## YOUR INSTRUCTIONS
Check each line of the listing for the word "json" and report how many lines contain it, giving nothing but the number.

## Scripts that build objects
════════

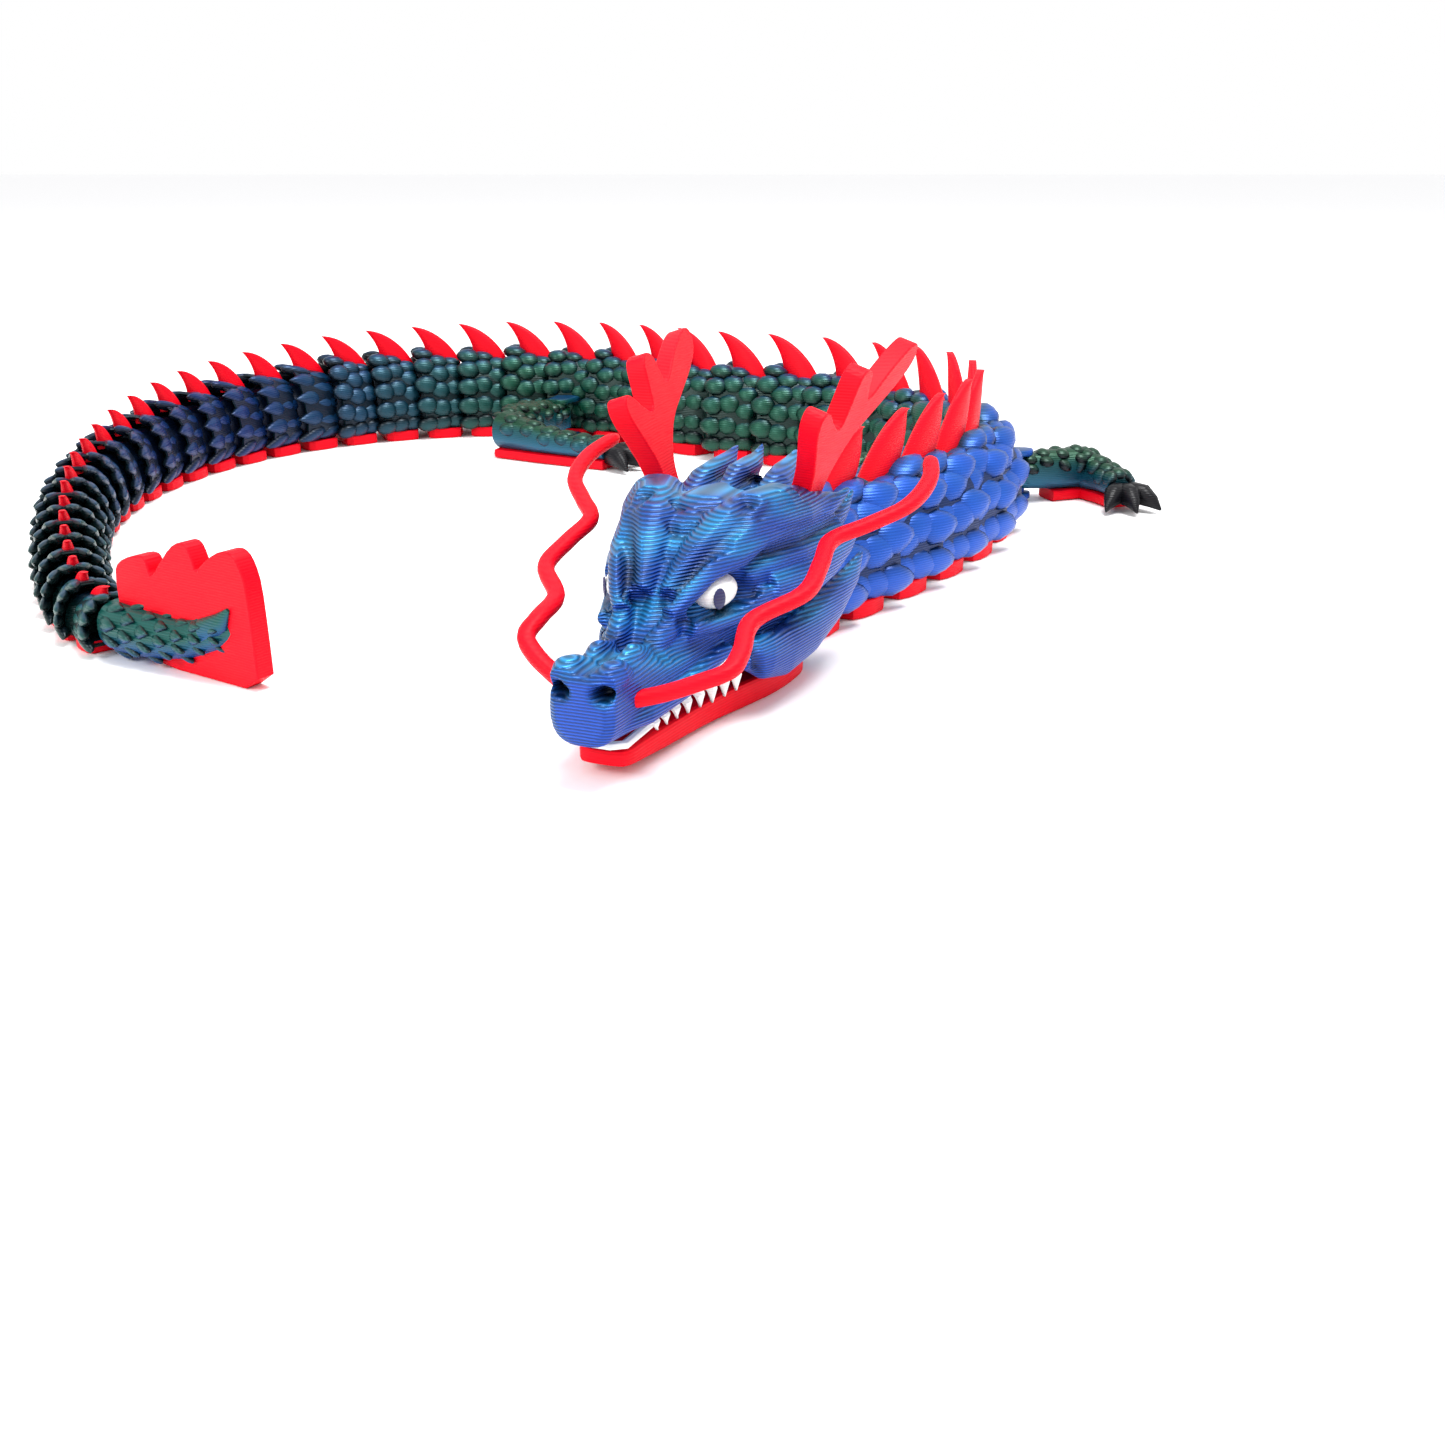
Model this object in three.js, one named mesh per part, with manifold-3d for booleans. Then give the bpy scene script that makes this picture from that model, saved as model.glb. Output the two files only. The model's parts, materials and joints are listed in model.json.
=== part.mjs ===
import * as THREE from 'three';
import { mergeVertices } from 'three/addons/utils/BufferGeometryUtils.js';
import Module from 'manifold-3d';

// A jointed dragon toy, printed in place, lying on a table in a long loose hook.
// Millimetres, +Z up. Every piece is drawn in its own frame: x towards the tail, y to the
// dragon's right, z up from the table, with the origin on the hinge that carries the piece.

// ---- The chain of links behind the head ----
const LINKS = 41;
const SHOULDER_LINK = 7; // carries the front legs
const HIP_LINK = 16; // carries the hind legs
const SWING = 18; // degrees that a hinge turns to either side of straight
const NECK_MARGIN = 4; // degrees that a knuckle's neck stays narrower than that

const BODY_PITCH = 9.1; // hinge to hinge in the neck and body
const TAIL_PITCH = 5.0; // hinge to hinge at the last link
const BODY_WIDTH = 13.8;
const TAIL_WIDTH = 6.8;
const BODY_HEIGHT = 13.4;
const TAIL_HEIGHT = 5.3;
const BODY_PIN = 1.1; // radius of a hinge pin
const TAIL_PIN = 0.65;
const BODY_WALL = 1.2; // round the pins and beside the sockets
const TAIL_WALL = 0.75;
const BODY_FLOOR = 1.8; // belly plate under the hinges
const TAIL_FLOOR = 1.1;
const CLEARANCE = 0.35; // between pieces that turn on each other
const SPIKE_THICKNESS = 0.16; // of the pitch
const SPIKE_LEAN = 0.28; // how far a tip hangs back, as a share of the spike's height
const SPIKE_BEND = 0.7; // where the front edge bends, as a share of the spike's height
const SPIKE_ROOT = 0.6; // where a spike starts, from the sockets' roof to the link's top
const SPIKE_HEIGHTS = [[0, 3.2], [4, 5.3], [8, 6.9], [12, 6.2], [17, 5.5], [26, 3.2], [34, 1], [40, 0.6]];

// How far each link is turned from the one in front of it, in degrees, as [link, turn] stations
const TURNS = [
  [0, -10.5], [1, -7], [2, 1.5], [4, 4], [6, 14], [9, 13], [11, 14], [13, -12], [14, -1],
  [16, 14], [20, 9.5], [23, 9.5], [27, 6], [31, 4.5], [35, 1.5], [38, 2], [40, 10.5], [41, 12.5],
];

// Cross-section of a link: shares of its half width and height
const BELLY_SHARE = 0.66;
const BACK_SHARE = 0.46;
const FLANK_LOW = 0.22;
const FLANK_HIGH = 0.64;
const FRONT_WIDTH = 0.94; // the front end of a link, as shares of its hinge's size
const FRONT_HEIGHT = 0.97;

// ---- The head: places on the muzzle are measured back from the nostrils, and places on the
// cranium forward from the neck hinge ----
const HEAD_YAW = 69.5; // direction in which the head's back end points
const HEAD_LENGTH = 37; // nostrils to the neck hinge
const JAW_THICKNESS = 2.2;
const HEAD_GAP = 0.3; // round each piece set into the head
const behindNostrils = (distance) => distance - HEAD_LENGTH;
const aheadOfNeck = (distance) => -distance;
const HEAD_SECTIONS = [ // [place, half width, top]
  [behindNostrils(0), 2.7, 9.9], [behindNostrils(3), 3.3, 10.3], [behindNostrils(9), 4.1, 10.1],
  [behindNostrils(13), 5, 12.6], [aheadOfNeck(18.5), 6.6, 16], [aheadOfNeck(13), 8, 17.2],
  [aheadOfNeck(8), 9.6, 17.3], [aheadOfNeck(3), 9, 15.4],
];
const COLLAR_LENGTH = 4.5; // the neck collar reaches down to the table, behind the jaw
const JAW_END = COLLAR_LENGTH + 1.5; // ahead of the neck hinge
const JAW_HALF_WIDTHS = [ // [place, half width]
  [behindNostrils(2.6), 2], [behindNostrils(8), 2.9], [behindNostrils(15.5), 4.2], [aheadOfNeck(14), 6.2],
  [aheadOfNeck(JAW_END), 7.4],
];
const TEETH_HEIGHT = 2;
const TEETH_DEPTH = 1.1;
const TEETH_START = 1.4;
const TEETH_END = 16.5;
const TEETH_BENDS = [3, 9, 13]; // where the band follows the muzzle's corners
const TEETH_INSET = 0.1; // from the lip
const EYE_RADIUS = 2.2;
const EYE_SIDES = 10;
const EYE_CENTRE = [15.8, 3.4, 11.5]; // back, to the side, up
const NOSTRIL_RADIUS = 0.8;
const NOSTRIL_CENTRE = [0, 1.6, 8];
const NOSTRIL_DEPTH = 1.6;
const CREST_FIN = [[-7, 14], [-0.5, 12.5], [2.6, 18.3], [-3, 17.6]]; // behind the neck hinge, up
const CREST_SPACING = 3;
const CREST_THICKNESS = 1.2;

// ---- Antlers: flat plates on pegs, leaning out ----
const ANTLER_FOOT = [5.4, 7.1, 17.2]; // ahead of the neck hinge, to the side, up
const ANTLER_LEAN = 22; // degrees
const ANTLER_THICKNESS = 1.9;
const ANTLER_WIDTH = 3.4; // at the foot
const ANTLER_PEG = 2.4; // depth in the head
const ANTLER_BLOCK = 4.4; // length of the raised seat between its round ends
const ANTLER_BLOCK_RADII = [2.4, 2]; // front, rear

// ---- Whiskers: wavy strips pushed into the sides of the muzzle ----
const WHISKER_WIDTH = 1.5;
const WHISKER_HEIGHT = 1.1;
const WHISKER_STEPS = 32;
const WHISKER_HOLE_RUN = 3; // the hole runs on past the route's second point
const WHISKER_ROUTE = [ // back, to the side, up
  [0.2, 1.9, 7.3], [1.8, 4.6, 7.8], [3.5, 7, 8.4], [5.5, 8.9, 8.9], [8.1, 8.9, 9.6], [12.2, 8.7, 10.7],
  [16.6, 11.6, 11.9], [21, 11.6, 13.1], [25.1, 11.3, 14.2], [28.4, 13.6, 15], [32.1, 16.2, 16.1],
  [36.9, 16.9, 17.4], [41.3, 15.9, 18.5],
];

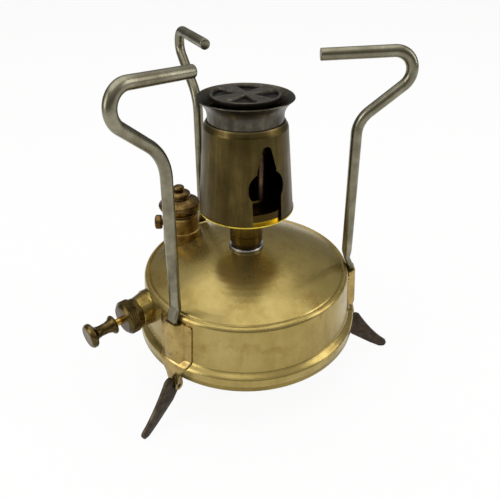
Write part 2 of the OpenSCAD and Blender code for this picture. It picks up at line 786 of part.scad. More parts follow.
module burner_stem() {
    r = stem_d / 2;
    line_at = 9.5;
    tail_l = 13.5;
    color("#5E4A26") difference() {
        union() {
            translate([0, 0, stem_z]) rotate_extrude($fn = round_fn) polygon([
                [0, 0], [r - 1.8, 0], [r - 1.2, 0.8], [r, 3.6], [r, line_at - 0.4], [r - 0.5, line_at],
                [r, line_at + 0.4], [r, stem_h], [0, stem_h]]);
            translate([0, 0, stem_z - tail_l]) cylinder(r = tail_r, h = tail_l, $fn = round_fn);
            translate([0, 0, cup_z]) cylinder(r = spigot_r, h = spigot_l, $fn = round_fn);
        }
        translate([0, 0, stem_z - tail_l - past]) cylinder(r = feed_r, h = tail_l + past, $fn = small_fn);
        translate([0, 0, stem_z - past])
            cylinder(r = feed_bore_r, h = stem_h + spigot_l + 2 * past, $fn = small_fn);
    }
}

module spirit_cup() {
    rim = shield_d / 2 + 0.5;
    color("#D8B93E") translate([0, 0, cup_z]) {
        ring(rim, spigot_r + seam, burner_sheet);
        translate([0, 0, burner_sheet]) ring(cup_wall_r, cup_wall_r - burner_sheet, cup_wall_h);
    }
}

module vaporiser_base() {
    color("#7A6434") difference() {
        translate([0, 0, base_block_z]) chamfered(base_block_r, base_block_h, 1);
        translate([0, 0, cup_z]) cylinder(r = spigot_r + seam, h = spigot_l + seat, $fn = round_fn);
        translate([0, 0, jet_z - jet_thread_l])
            cylinder(r = jet_thread_r, h = jet_thread_l + past, $fn = small_fn);
        tube_holes(jet_z - tube_socket_l, jet_z + past);
    }
}

// The four blind holes that the tubes stand in
module tube_holes(low, high) {
    for (a = [45:90:315])
        translate(at_angle(tube_ring_r, a) + [0, 0, low])
            cylinder(r = tube_r + seam, h = high - low, $fn = small_fn);
}

module jet_nipple() {
    hex_l = 3.5;
    cone_l = 3;
    color("#C79A3E") translate([0, 0, jet_z]) difference() {
        union() {
            translate([0, 0, -jet_thread_l])
                cylinder(r = jet_thread_r - seam, h = jet_thread_l, $fn = small_fn);
            cylinder(r = 4.4, h = hex_l, $fn = 6);
            translate([0, 0, hex_l]) cylinder(r1 = 3, r2 = 1.4, h = cone_l, $fn = small_fn);
        }
        translate([0, 0, -jet_thread_l - past])
            cylinder(r = 0.6, h = jet_thread_l + hex_l + cone_l + 2 * past, $fn = small_fn);
    }
}

module vaporiser_tubes() {
    low = jet_z - tube_socket_l + seam;
    high = head_z - head_h + tube_socket_l - seam;
    color("#9A6A3A") for (a = [45:90:315])
        translate(at_angle(tube_ring_r, a) + [0, 0, low]) ring(tube_r, tube_r - 0.9, high - low);
}

module burner_head() {
    spigot = 2.4;
    color("#6E6248") difference() {
        union() {
            translate([0, 0, head_z - head_h]) chamfered(head_r, head_h, 0.8);
            translate([0, 0, head_z - 1]) cylinder(r = ring_hole_r - 0.2, h = spigot + 1, $fn = round_fn);
        }
        translate([0, 0, head_z - head_h - past])
            cylinder(r = 7, h = head_h + spigot + 2 * past, $fn = round_fn);
        tube_holes(head_z - head_h - past, head_z - head_h + tube_socket_l);
    }
}

module burner_shield() {
    foot_r = shield_d / 2;
    top_r = shield_top_d / 2;
    path = [
        [foot_r, shield_z], [top_r, shield_top_z - shield_edge_h], [top_r - 0.5, shield_top_z],
        [shield_hole_r, shield_top_z + shield_roof_h]
    ];
    color("#5A4B26") difference() {
        spun(reversed(path), burner_sheet);
        rotate([0, 0, window_angle]) translate([6, 0, shield_z]) rotate([90, 0, 90])
            linear_extrude(60) window();
    }
}

// Keyhole window, from the shield's foot up: slot, round opening and narrow top
module window() {
    slot_w = 20.8;
    eye_r = 12.4;
    eye_z = 23.8;
    neck_w = 13.4;
    neck_z = 36;
    top_w = 6.8;
    top_z = 47.4;
    polygon([[-slot_w / 2, -past], [slot_w / 2, -past], [slot_w / 2, eye_z], [-slot_w / 2, eye_z]]);
    translate([0, eye_z]) circle(r = eye_r, $fn = round_fn);
    polygon([[-neck_w / 2, eye_z], [neck_w / 2, eye_z], [neck_w / 2, neck_z], [top_w / 2, top_z],
             [-top_w / 2, top_z], [-neck_w / 2, neck_z]]);
    translate([0, top_z]) circle(r = top_w / 2, $fn = small_fn);
}

module flame_ring() {
    neck = ring_neck_d / 2;
    rim = ring_rim_d / 2;
    flare_h = 11;
    path = concat(
        [[rim - 0.4, ring_rim_z], [rim, ring_rim_z - 0.6]],
        [for (i = [1:7])
            let (s = i / 7)
            [rim - (rim - neck) * (1 - pow(1 - s, 2.2)), ring_rim_z - 0.6 - flare_h * s]],
        [[neck, ring_z + 1.2], [neck - 1.2, ring_z], [ring_hole_r, ring_z]]);
    color("#77756C") spun(path, burner_sheet);
}

module flame_plate() {
    r = plate_d / 2;
    plate_t = 1;
    arm_h = 1;
    rim_w = 1.8;
    leg_r = ring_neck_d / 2 - burner_sheet - 4.4;
    leg_z = ring_z + burner_sheet + seat;
    color("#6A675C") {
        translate([0, 0, plate_z]) cylinder(r = r, h = plate_t, $fn = round_fn);
        // Pressed cross and rim
        translate([0, 0, plate_z + plate_t]) {
            ring(r, r - rim_w, arm_h);
            for (a = [37:90:307])
                rotate([0, 0, a]) linear_extrude(arm_h)
                    polygon([[0, -1.6], [r - rim_w / 2, -6.4], [r - rim_w / 2, 6.4], [0, 1.6]]);
            cylinder(r = 3.4, h = arm_h, $fn = small_fn);
        }
        // Legs that stand on the flame ring's floor
        for (a = [30:120:270])
            rotate([0, 0, a]) translate([leg_r - 1, -2, leg_z]) cube([1, 4, plate_z + 0.5 - leg_z]);
    }
}

tank_shell();
tank_base();
burner_socket();
feed_pipe();
leg_bracket(1);  // leg_bracket_1
leg_bracket(2);  // leg_bracket_2
leg_bracket(3);  // leg_bracket_3
foot_pin(1);  // foot_pin_1
foot_pin(2);  // foot_pin_2
foot_pin(3);  // foot_pin_3
foot(1);  // foot_1
foot(2);  // foot_2
foot(3);  // foot_3
pot_support(1);  // pot_support_1
pot_support(2);  // pot_support_2
pot_support(3);  // pot_support_3
filler_neck();
filler_washer();
filler_cap();
air_screw();
air_screw_head();
pump_barrel();
pump_boss();
pump_cap();
plunger_rod();
plunger_knob();
pump_leather();
leather_plate();
leather_nut();
valve_body();
valve_pip();
valve_seal();
valve_spring();
lead_washer();
burner_stem();
spirit_cup();
vaporiser_base();
jet_nipple();
vaporiser_tubes();
burner_head();
burner_shield();
flame_ring();
flame_plate();
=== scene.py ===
import json
import math
from collections import namedtuple

import bmesh
import bpy
from mathutils import Matrix, Vector


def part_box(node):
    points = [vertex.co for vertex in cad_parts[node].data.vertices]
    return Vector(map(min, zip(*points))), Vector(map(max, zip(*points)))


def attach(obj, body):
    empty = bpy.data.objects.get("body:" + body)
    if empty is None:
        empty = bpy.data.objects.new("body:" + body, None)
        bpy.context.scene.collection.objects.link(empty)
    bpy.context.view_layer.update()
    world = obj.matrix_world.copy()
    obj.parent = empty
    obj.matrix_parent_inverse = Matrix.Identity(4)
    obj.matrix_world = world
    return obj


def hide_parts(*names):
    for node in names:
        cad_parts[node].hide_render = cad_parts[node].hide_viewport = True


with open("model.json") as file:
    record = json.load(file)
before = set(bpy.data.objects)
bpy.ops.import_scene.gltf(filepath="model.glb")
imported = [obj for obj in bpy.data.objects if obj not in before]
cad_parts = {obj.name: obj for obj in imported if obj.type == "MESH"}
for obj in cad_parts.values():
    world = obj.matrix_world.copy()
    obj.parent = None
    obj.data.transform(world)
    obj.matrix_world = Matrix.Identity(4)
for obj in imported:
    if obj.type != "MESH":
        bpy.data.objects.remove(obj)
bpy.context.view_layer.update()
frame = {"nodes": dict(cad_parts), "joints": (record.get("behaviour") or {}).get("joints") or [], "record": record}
nodes = frame["nodes"]

# ---- Sizes, in millimetres, read from the frame or kept as the solids have them ----

MM = 0.001
BODIES = frame["record"]["behaviour"]["bodies"]
BODY_OF = {node: body for body, names in BODIES.items() for node in names}
JOINTS = {joint["name"]: joint for joint in frame["joints"]}


def size(node):
    """Lowest and highest corner of a node, in millimetres."""
    low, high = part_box(node)
    return Vector(low) / MM, Vector(high) / MM


def place(joint):
    return Vector(JOINTS[joint]["pos_m"]) / MM


def about_z(angle):
    return Matrix.Rotation(math.radians(angle), 4, "Z")


def angle_of(v):
    return math.degrees(math.atan2(v[1], v[0]))


LEGS = (1, 2, 3)
LEG_ANGLE = {i: angle_of(place(f"foot_{i}_fold")) for i in LEGS}

# The tank's wall leans out from its shoulder to the groove over the foot band
TANK_R = 75.0
SEAM_Z = size("tank_shell")[0].z
WALL_TOP_Z = SEAM_Z + 39.5
GROOVE_Z = SEAM_Z + 10
WALL_LEAN = math.atan2(2.6, WALL_TOP_Z - GROOVE_Z)
CUP_Z = size("spirit_cup")[0].z
PLATE_Z = size("flame_plate")[1].z
SHIELD_TOP = size("burner_shield")[1].z

# ---- Making of meshes ----


def finished(name, mesh, matrix=None, sharp=35):
    """Puts a mesh in the scene in metres, with its place in its points."""
    if matrix is not None:
        mesh.transform(matrix)
    mesh.transform(Matrix.Scale(MM, 4))
    mesh.shade_smooth()
    mesh.set_sharp_from_angle(angle=math.radians(sharp))
    piece = bpy.data.objects.new(name, mesh)
    bpy.context.scene.collection.objects.link(piece)
    return piece


def ring_of(made, radius, height, steps):
    """Points of a level ring about the vertical."""
    return [
        made.verts.new((radius * math.cos(2 * math.pi * k / steps),
                        radius * math.sin(2 * math.pi * k / steps), height))
        for k in range(steps)
    ]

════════

## RIGHT ANSWER
4